Jacksonville, FL | On this day. 142 years ago: On Nov. 21, 1877, the music and recording industry started a partnership that continues to this day. The invention of the phonograph by Thomas Edison had been announced to the public. This was Edison’s first major invention. The Phonograph consisted of a stylus and a tinfoil cylinder. Edison was experimenting on finding a way to record telephone communication. On his attempt, he accidentally invented the first ever phonograph. The purpose of the phonograph was to provide prerecorded music to people in the comfort of their own home. Dennis Stouse, professor of communication, says the phonograph provided an easy way for families to entertain themselves. “Prior to the introduction of the phonograph as a home music device, families provided musical entertainment themselves,” says Stouse.

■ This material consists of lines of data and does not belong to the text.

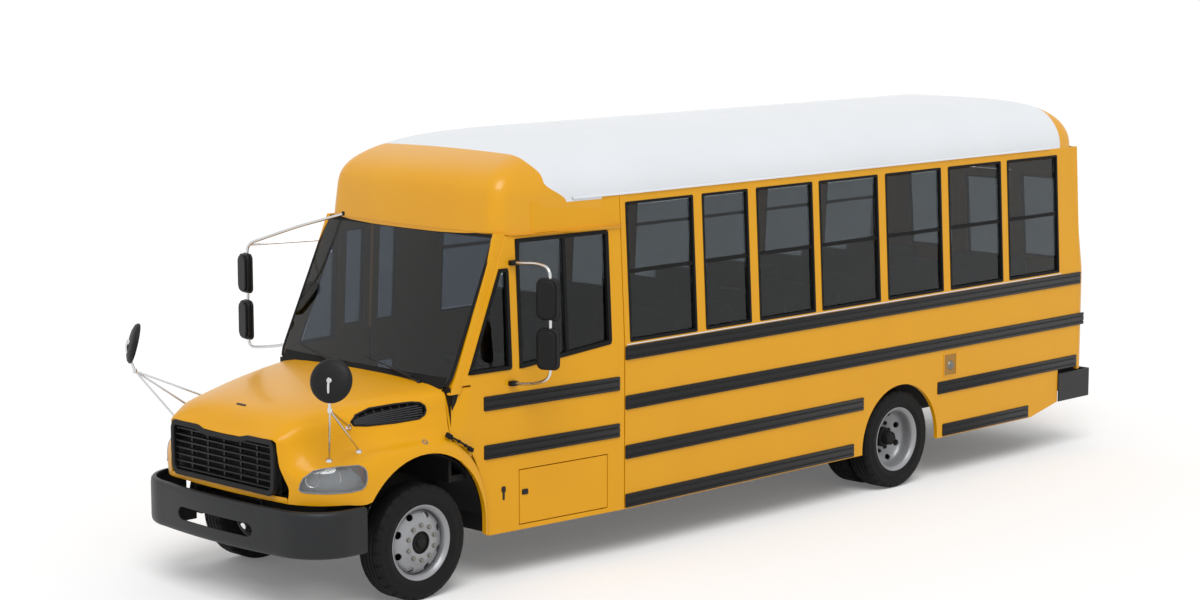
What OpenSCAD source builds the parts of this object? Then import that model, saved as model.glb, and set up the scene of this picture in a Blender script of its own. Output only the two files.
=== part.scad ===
/* [Chassis] */
// Distance from the rear axle to the front axle
wheelbase = 5970; // [5600:10:6100]
// Place of the front axle ahead of the middle of the bus
front_axle_x = 3930; // [3900:5:3950]
// Outer radius of a tyre
tyre_r = 468; // [455:1:475]
// Width of a tyre
tyre_w = 254; // [230:1:270]
// Middle of a front tyre, out from the centre line
front_track_y = 1005; // [990:1:1015]
// Middle of an outer rear tyre, out from the centre line
rear_outer_y = 1062; // [1050:1:1066]
// Middle of an inner rear tyre, out from the centre line
rear_inner_y = 756; // [745:1:765]

/* [Body] */
// Outside of the lower side wall, out from the centre line
wall_y = 1219; // [1200:1:1230]
// Thickness of the walls, roof, caps and doors
wall_t = 40; // [30:1:50]
// Bottom of the skirt
skirt_z = 400; // [380:5:430]
// Height at which the side wall starts to lean in
belt_z = 1820; // [1800:5:1840]
// Foot of the roof
eave_z = 3080; // [3060:5:3100]
// Half of the roof's width at its foot
eave_y = 1150; // [1140:1:1160]
// Top of the roof
crown_z = 3600; // [3580:5:3620]
// Top of the floor
floor_z = 940; // [935:1:950]

/* [Windows] */
// Sill of the passenger windows
sill_z = 1835; // [1825:5:1850]
// Head of the passenger windows
head_z = 3010; // [2990:5:3020]
// Width of a sash bar
sash = 28; // [22:1:32]

/* [Seats] */
// Number of rows of seats
rows = 8; // [6:1:8]
// Distance from one row to the next
row_pitch = 735; // [720:5:760]
// Width of a bench
bench_w = 930; // [900:5:940]

/* [Hidden] */
$fn = 48;
rear_axle_x = front_axle_x - wheelbase;
axle_z = tyre_r;
front_x = 5140;              // front of the front bumper
rear_x = -5140;              // back of the rear bumper
tail_x = -5070;              // back of the rear wall below the belt
tail_top_x = -4950;          // back of the rear wall at the eave
taper_x = 1715;              // where the body starts to narrow forwards
taper = 4.16;                // angle of the narrowing sides
nose_x = 3375;               // front edge of the side wall above the fender
shield_foot = [3560, 1665];  // lower edge of the windshield, x and z
shield_head = [3030, 2825];  // upper edge of the windshield, x and z
corner_r = 420;              // roof corner
roof_rise = crown_z - eave_z;
roof_cy = eave_y - corner_r;
roof_r = (roof_cy * roof_cy + roof_rise * roof_rise - corner_r * corner_r) / (2 * (roof_rise - corner_r));
cap_x = 2560;                // joint of the roof and the front cap
lean = (wall_y - eave_y) / (eave_z - belt_z);
frame_y = 430;               // outside of a frame rail
frame_z0 = 640;
frame_z1 = 880;
king_y = 850;                // kingpin, out from the centre line
spindle_r = 40;
rear_spindle_r = 60;
run_gap = 0.05;              // running clearance on a spindle
rim_r = 298;
mid_z = 2425;                // middle bar of a passenger window
wheel_hub = [2850, 480, 1690];   // middle of the steering wheel
column_tilt = 35;            // lean of the steering column

plate_y = 700;               // middle of the number plate
plate_z = 1190;
plate_pitch_y = 177.8;       // screw holes of a number plate, 7 in by 4.75 in apart
plate_pitch_z = 120.65;
plate_hole_r = 3.5;

// passenger windows: front edge x, rear edge x
WINDOWS = [[1650, 820], [700, 110], [-10, -770], [-870, -1710], [-1830, -2670], [-2790, -3630],
           [-3740, -4580]];
// rub rails: low z, high z, rear x, front x
RAILS = [[1682, 1802, -4960, 1715], [1256, 1378, -5030, 1715], [831, 951, -1480, 1715],
         [831, 951, -4920, -2600],
         [410, 530, -1345, 1715], [410, 530, -4100, -2690]];
// rails of the narrowing front part: low z, high z, start along the side, end along the side
FRONT_RAILS = [[1432, 1552, 60, 1530], [1032, 1152, 60, 1530]];

// a place on the steering column's axis, a distance below the wheel
function column_at(d) = wheel_hub + d * [sin(column_tilt), 0, -cos(column_tilt)];

function wall_at(z) = z <= belt_z ? wall_y : wall_y - (z - belt_z) * lean;

// a block between two corners
module block(lo, hi) {
    translate(lo) cube(hi - lo);
}

// a profile in y and z, drawn along x
module along_x(x0, x1) {
    translate([x0, 0, 0]) rotate([90, 0, 90]) linear_extrude(x1 - x0) children();
}

// a profile in x and z, drawn along y
module along_y(y0, y1) {
    translate([0, y1, 0]) rotate([90, 0, 0]) linear_extrude(y1 - y0) children();
}

// a round bar across the bus
module round_y(x, z, y0, y1, r) {
    translate([x, y1, z]) rotate([90, 0, 0]) cylinder(h = y1 - y0, r = r);
}

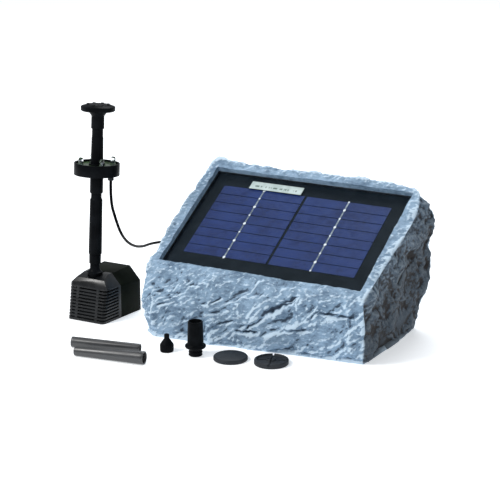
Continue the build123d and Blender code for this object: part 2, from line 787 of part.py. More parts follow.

Niagara Falls, NY | The enduring appeal of vinyl records: …In the “ok boomer” era, vinyl records are something that both generations embrace. Vinyl record sales were at their peak during the boomer’s formative years, and millennials are largely responsible for bringing vinyl records back. On a typical vinyl night, we have boomers and millennials bringing in records, and happily experiencing the music together. Every person has their reason for liking vinyl records, I personally love the fact that a vinyl record is not portable, and even though you can listen to a record through a set of headphones, the optimal way to listen to vinyl albums is with your friends. Many music fans learned the words of songs because they were found on album sleeves or gatefolds. We learned the names of the record producer, session players and even the person that created the cover art.